RCRA contains separate requirements for hazardous wastes, regulated under Subtitle C, and non-hazardous wastes, regulated under Subtitle D. Regulation under Subtitle C imposes “cradle to grave” obligations for the transportation, storage and disposal of hazardous wastes and can result in significant costs for operators. In 1978, the EPA proposed to exempt drilling fluids, produced waters and certain other wastes related to oil and natural gas drilling activities from regulation under Subtitle C (the “E&P Exemption”), and, in 1980, Congress passed the Solid Waste Disposal Act Amendments of 1980, codifying the E&P Exemption. The exemption, however, was not unlimited in scope, and provided the EPA with some authority to impose additional regulations on E&P wastes.

Pursuant to RCRA section 2002(b), EPA has a nondiscretionary duty to review and, if necessary, revise hazardous and nonhazardous waste rules at least once every three years. The lawsuit claims that the last time the agency performed this review with respect to Subtitle D regulations was in 1988 and that, although EPA stated it would consider further regulation of E&P wastes, no further action has been taken.

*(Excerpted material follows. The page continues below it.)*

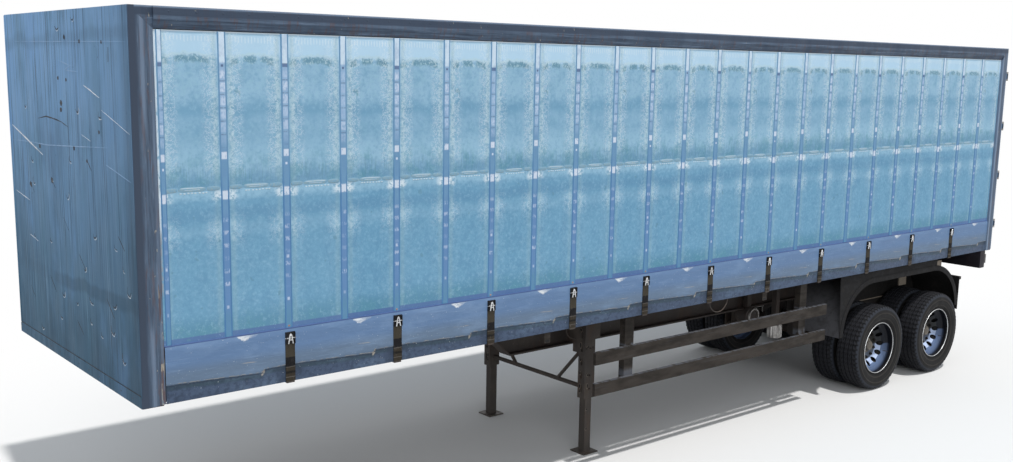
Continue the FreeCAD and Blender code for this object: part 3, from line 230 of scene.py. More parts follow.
class Graph:
    """One material, whose pattern is written as sums of the place on the piece."""

    def __init__(self, name: str) -> None:
        """Starts an empty material with a principled shader.

        Args:
            name: the material's name.
        """
        self.material = bpy.data.materials.new(name)
        self.material.use_nodes = True
        self.tree = self.material.node_tree
        self.new, self.link = self.tree.nodes.new, self.tree.links.new
        self.tree.nodes.clear()
        self.shader = self.new("ShaderNodeBsdfPrincipled")
        self.output = self.new("ShaderNodeOutputMaterial")
        self.link(self.shader.outputs[0], self.output.inputs[0])
        self.place = self.new("ShaderNodeTexCoord").outputs["Object"]
        split = self.new("ShaderNodeSeparateXYZ")
        self.link(self.place, split.inputs[0])
        self.x, self.y, self.z = (Level(self, socket) for socket in split.outputs)
        self.colour: Colour | Socket = (0.0, 0.0, 0.0)

    def feed(self, socket: Socket, value: Value | Colour) -> None:
        """Gives a socket a number, a colour or another node's result.

        Args:
            socket: what is fed.
            value: what it gets.
        """
        if isinstance(value, Level):
            value = value.socket
        if isinstance(value, Socket):
            self.link(value, socket)
        elif isinstance(value, tuple) and len(value) == 3 and socket.type == "RGBA":
            socket.default_value = (*value, 1.0)
        else:
            socket.default_value = value

    def math(self, kind: str, *values: Value) -> Level:
        """Adds one sum.

        Args:
            kind: the operation's name.
            values: what goes in.

        Returns:
            The sum's result.
        """
        node = self.new("ShaderNodeMath")
        node.operation = kind
        for socket, value in zip(node.inputs, values):
            self.feed(socket, value)
        return Level(self, node.outputs[0])

    def noise(self, stretch: float | Sequence[float], detail: float = 3.0, rough: float = 0.55) -> Level:
        """Cloudy noise from 0 to 1, as fine along each axis as its stretch.

        Args:
            stretch: clouds per metre, one number or one for each axis.
            detail: how many finer layers it has.
            rough: how strong the finer layers are.

        Returns:
            The noise.
        """
        node = self.new("ShaderNodeTexNoise")
        mapping = self.new("ShaderNodeMapping")
        self.link(self.place, mapping.inputs[0])
        mapping.inputs["Scale"].default_value = (stretch,) * 3 if isinstance(stretch, (int, float)) else stretch
        self.link(mapping.outputs[0], node.inputs["Vector"])
        node.inputs["Scale"].default_value = 1.0
        node.inputs["Detail"].default_value = detail
        node.inputs["Roughness"].default_value = rough
        return Level(self, node.outputs[0])

    def specks(self, stretch: float | Sequence[float], start: float, end: float, detail: float = 3.0) -> Level:
        """Patches where the noise passes a level."""
        return self.noise(stretch, detail).ease(start, end)

    def chance(self, value: Level) -> Level:
        """A steady random number for each value.

        Args:
            value: what it is drawn for.

        Returns:
            A number from 0 to 1.
        """
        node = self.new("ShaderNodeTexWhiteNoise")
        node.noise_dimensions = "1D"
        self.feed(node.inputs["W"], value)
        return Level(self, node.outputs["Value"])

    def mix(self, share: Value, base: Colour | Socket, top: Colour | Socket) -> Socket:
        """Lays one colour over another where the share is 1.

        Args:
            share: how much the upper colour covers.
            base: the lower colour.
            top: the upper colour.

        Returns:
            The mixed colour.
        """
        node = self.new("ShaderNodeMix")
        node.data_type = "RGBA"
        sockets = [item for item in node.inputs if item.type == "RGBA"]
        self.feed(node.inputs[0], share)
        self.feed(sockets[0], base)
        self.feed(sockets[1], top)
        return next(item for item in node.outputs if item.type == "RGBA")

    def over(self, base: Colour | Socket, *coats: tuple[Colour | Socket, Value]) -> Colour | Socket:
        """Lays coats over a base, each a colour with its share.

        Args:
            base: the lowest colour.
            coats: the coats, from the lowest up.

        Returns:
            The colour on top.
        """
        for top, share in coats:
            base = self.mix(share, base, top)
        return base

    def lay(self, top: Colour | Socket, *shares: Value) -> None:
        """Lays a colour over what is there so far, once for each share."""
        for share in shares:
            self.colour = self.mix(share, self.colour, top)

    def finish(self, rough: Value, metal: Value = 0.0, relief: Sequence[tuple[Level, float]] = (),
               shine: float = 0.5, **plain: float) -> bpy.types.Material:
        """Wires the running colour and the pattern into the shader.

        Args:
            rough: the surface's roughness.
            metal: 1 for bare metal.
            relief: heights from 0 to 1, each with its depth in metres.
            shine: how strongly it mirrors when seen straight on.
            plain: other sockets of the shader, by name with underscores.

        Returns:
            The finished material.
        """
        self.feed(self.shader.inputs["Base Color"], self.colour)
        self.feed(self.shader.inputs["Roughness"], rough)
        self.feed(self.shader.inputs["Metallic"], metal)
        self.feed(self.shader.inputs["Specular IOR Level"], shine)
        last = None
        for height, depth in relief:
            node = self.new("ShaderNodeBump")
            node.inputs["Distance"].default_value = depth
            node.inputs["Strength"].default_value = 1.0
            self.feed(node.inputs["Height"], height)
            if last is not None:
                self.link(last, node.inputs["Normal"])
            last = node.outputs[0]
        if last is not None:
            self.link(last, self.shader.inputs["Normal"])
        for word, amount in plain.items():
            self.shader.inputs[word.replace("_", " ")].default_value = amount
        return self.material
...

A similar requirement exists for EPA guidelines for states on the management of solid wastes, which includes oil and natural gas wastes.

The complaint filed by environmental groups does not explicitly seek a repeal of the E&P Exemption. Rather, the complaint seeks to compel EPA to undertake certain reviews and actions mandated by statute. The environmental groups ask the court to either: (i) order EPA to promulgate whatever revisions the EPA deemed necessary as a result of its 1988 review of the E&P exemption; (ii) alternatively, to the extent EPA’s 1988 review did not identify the need for any revisions to the E&P Exemption, to compel EPA review the exemption now and promulgate any revisions the agency deems necessary; and (iii) separately, review state plan guidelines for the management of oil and natural gas wastes and promulgate any revisions the agency deems necessary.

Implications

The consequences of losing, or even just a narrowing of, the E&P Exemption has the potential to send shockwaves through the entire oil and natural gas industry. Loss of the exemption does not automatically render E&P wastes hazardous wastes, but it will subject these waste to waste characterization requirements, and could result in the need to perform EPA’s Toxicity Characteristic Leaching Procedure (TCLP). Given the large volume of E&P wastes, especially flowback and produced waters, resulting from hydraulically fractured wells, the costs to run TCLP tests would be exorbitant. 

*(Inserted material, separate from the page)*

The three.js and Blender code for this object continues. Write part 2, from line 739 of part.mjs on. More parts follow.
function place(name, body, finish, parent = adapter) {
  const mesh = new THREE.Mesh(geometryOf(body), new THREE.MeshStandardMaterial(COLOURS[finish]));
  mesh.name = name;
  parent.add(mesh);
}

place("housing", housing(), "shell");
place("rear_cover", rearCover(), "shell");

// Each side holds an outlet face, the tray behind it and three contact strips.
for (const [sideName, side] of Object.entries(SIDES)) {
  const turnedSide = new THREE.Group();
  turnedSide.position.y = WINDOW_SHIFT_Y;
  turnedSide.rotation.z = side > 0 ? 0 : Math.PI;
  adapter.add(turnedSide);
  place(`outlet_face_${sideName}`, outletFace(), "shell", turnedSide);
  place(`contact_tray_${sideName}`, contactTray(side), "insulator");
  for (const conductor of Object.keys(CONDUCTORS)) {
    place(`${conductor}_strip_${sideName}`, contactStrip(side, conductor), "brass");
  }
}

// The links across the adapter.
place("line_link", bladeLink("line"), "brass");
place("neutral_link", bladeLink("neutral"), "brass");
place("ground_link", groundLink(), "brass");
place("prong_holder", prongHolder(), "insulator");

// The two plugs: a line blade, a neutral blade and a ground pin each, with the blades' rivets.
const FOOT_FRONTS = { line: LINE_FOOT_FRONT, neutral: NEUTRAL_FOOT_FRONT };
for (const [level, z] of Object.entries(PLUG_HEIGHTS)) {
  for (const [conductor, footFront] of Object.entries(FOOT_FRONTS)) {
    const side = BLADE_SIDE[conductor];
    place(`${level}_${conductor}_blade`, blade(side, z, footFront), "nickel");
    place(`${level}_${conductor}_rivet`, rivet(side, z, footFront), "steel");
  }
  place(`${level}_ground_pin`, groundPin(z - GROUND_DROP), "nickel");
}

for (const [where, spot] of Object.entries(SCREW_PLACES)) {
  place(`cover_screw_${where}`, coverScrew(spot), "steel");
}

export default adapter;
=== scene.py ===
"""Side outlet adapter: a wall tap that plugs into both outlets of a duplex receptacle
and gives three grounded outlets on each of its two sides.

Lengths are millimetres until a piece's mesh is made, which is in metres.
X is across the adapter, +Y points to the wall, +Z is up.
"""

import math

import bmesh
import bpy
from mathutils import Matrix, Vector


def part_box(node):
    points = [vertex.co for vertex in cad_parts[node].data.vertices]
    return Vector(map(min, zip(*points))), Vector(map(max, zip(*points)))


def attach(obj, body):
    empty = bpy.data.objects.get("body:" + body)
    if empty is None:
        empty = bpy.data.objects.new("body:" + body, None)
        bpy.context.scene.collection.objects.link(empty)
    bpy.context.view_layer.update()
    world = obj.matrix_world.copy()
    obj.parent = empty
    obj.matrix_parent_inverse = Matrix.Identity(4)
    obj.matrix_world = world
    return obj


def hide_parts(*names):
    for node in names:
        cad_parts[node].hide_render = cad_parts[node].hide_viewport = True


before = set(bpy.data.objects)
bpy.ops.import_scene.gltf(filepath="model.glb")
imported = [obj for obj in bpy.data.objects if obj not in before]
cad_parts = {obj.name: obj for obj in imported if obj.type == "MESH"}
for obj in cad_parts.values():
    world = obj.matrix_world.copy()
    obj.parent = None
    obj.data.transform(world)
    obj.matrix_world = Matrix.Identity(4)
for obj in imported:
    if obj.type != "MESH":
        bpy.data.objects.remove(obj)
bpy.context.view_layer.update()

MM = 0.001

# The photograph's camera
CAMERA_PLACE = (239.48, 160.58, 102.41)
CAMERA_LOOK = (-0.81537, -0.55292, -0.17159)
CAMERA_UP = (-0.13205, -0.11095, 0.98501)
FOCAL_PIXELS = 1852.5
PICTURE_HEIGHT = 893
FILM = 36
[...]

The characterization of produced water or flowback water as hazardous waste would severely limit wastewater disposal options for oil and natural gas operators. The most common method for disposal of flowback and produced water is in Class II injection wells. The federal Safe Drinking Water Act (SDWA) regulates these wells under the statue’s Underground Injection Control Program. Class II injection wells, however, cannot receive hazardous wastes. The SDWA only authorizes Class I wells to dispose of hazardous wastes. 

Construction, permitting, operating, and monitoring requirements are more stringent for Class I waste disposal wells than for other UIC program wells. Class I well permit applications must also address seismic considerations, a growing concern related to the hydraulic fracturing waste disposal. However, many states, including Texas, have already promulgated new rules related to these matters. Also, according to EPA, only 17% of the 800 Class I disposal wells are permitted to dispose of hazardous waste. When compared to the approximately 180,000 Class II disposal wells currently permitted for E&P waste disposal, it becomes apparent the loss of the E&P exemption would result in a radical shift in wastewater disposal practices for the oil and natural gas industry. 

States continue to adapt to E&P wastes disposal issues at a pace significantly faster than EPA could hope to match, calling into question the need for additional federal regulation in this area. Even if successful, there is no guarantee that this lawsuit will result in significant changes to the scope of the E&P exemption.